I've had pretty good results with low-end Behringer (all of it? :D ) gear for years. My current use of them does not rely on any A/D conversion but yes D/A converters for active EQ system. Whether their analog section is "crap" I don't know, but I've detected no issues in my home system. With an all active system, perhaps the biggest issue will be residual noise (hiss) when quiet/no signal present. This seems a very small price to pay when you consider the power of shaping EQ and crossover any way you wish.

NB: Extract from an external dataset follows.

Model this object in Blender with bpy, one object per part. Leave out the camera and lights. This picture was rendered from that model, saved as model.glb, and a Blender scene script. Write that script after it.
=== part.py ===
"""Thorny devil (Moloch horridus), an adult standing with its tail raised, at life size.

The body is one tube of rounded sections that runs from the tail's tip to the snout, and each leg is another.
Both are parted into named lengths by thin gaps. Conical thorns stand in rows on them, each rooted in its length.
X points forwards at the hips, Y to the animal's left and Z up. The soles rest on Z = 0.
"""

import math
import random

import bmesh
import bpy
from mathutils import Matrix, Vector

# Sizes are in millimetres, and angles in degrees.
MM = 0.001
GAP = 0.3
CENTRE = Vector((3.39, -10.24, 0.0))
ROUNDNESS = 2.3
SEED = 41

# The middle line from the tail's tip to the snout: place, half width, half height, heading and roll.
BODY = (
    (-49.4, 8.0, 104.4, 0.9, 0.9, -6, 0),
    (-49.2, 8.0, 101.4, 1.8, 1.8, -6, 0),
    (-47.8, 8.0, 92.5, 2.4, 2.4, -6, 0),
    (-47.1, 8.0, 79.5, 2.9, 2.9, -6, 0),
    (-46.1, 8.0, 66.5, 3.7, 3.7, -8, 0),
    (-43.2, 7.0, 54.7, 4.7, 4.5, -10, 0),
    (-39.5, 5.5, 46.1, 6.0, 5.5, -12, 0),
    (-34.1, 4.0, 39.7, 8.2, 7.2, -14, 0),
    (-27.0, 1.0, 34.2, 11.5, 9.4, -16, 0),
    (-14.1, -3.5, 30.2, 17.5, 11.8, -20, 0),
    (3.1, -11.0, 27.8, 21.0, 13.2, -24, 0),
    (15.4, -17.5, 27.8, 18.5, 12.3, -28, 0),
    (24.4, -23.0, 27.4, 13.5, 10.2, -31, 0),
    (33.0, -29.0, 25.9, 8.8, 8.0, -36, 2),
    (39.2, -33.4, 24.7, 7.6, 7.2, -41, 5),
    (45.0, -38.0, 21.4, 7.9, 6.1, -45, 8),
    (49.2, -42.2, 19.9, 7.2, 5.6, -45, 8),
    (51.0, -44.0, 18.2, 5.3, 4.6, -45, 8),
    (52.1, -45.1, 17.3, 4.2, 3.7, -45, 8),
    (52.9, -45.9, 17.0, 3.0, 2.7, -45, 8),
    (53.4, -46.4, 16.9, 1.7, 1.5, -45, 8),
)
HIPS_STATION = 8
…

Behringer can't be all junk. Their DEQ2496 (I've owned but not currently) is popular enough that it is still sold, for nearly twenty years! That is an incredible life span for any electronic audio PA product.
 

Pano

Administrator
Paid Member
2004-10-07 6:05 am
Panama
I bought the Beringer, tested it, returned it. The crossover points didn't track well between the high and low pass. I can't recall what else was wrong, but either distortion or noise was also an issue.
Strange about the tracking. Did you have the link function turned on? I measured a couple of DCX and the crossover curves were perfect, as far as I could tell. Noise is an issue for consumer level signals because the DCX is set up for higher "pro" levels. That's all in the analog sections. Ditto distortion.
The ADC-DSP-DAC chain is fine. The analog sections need to be bypassed with better. The power supply can use a little help, too.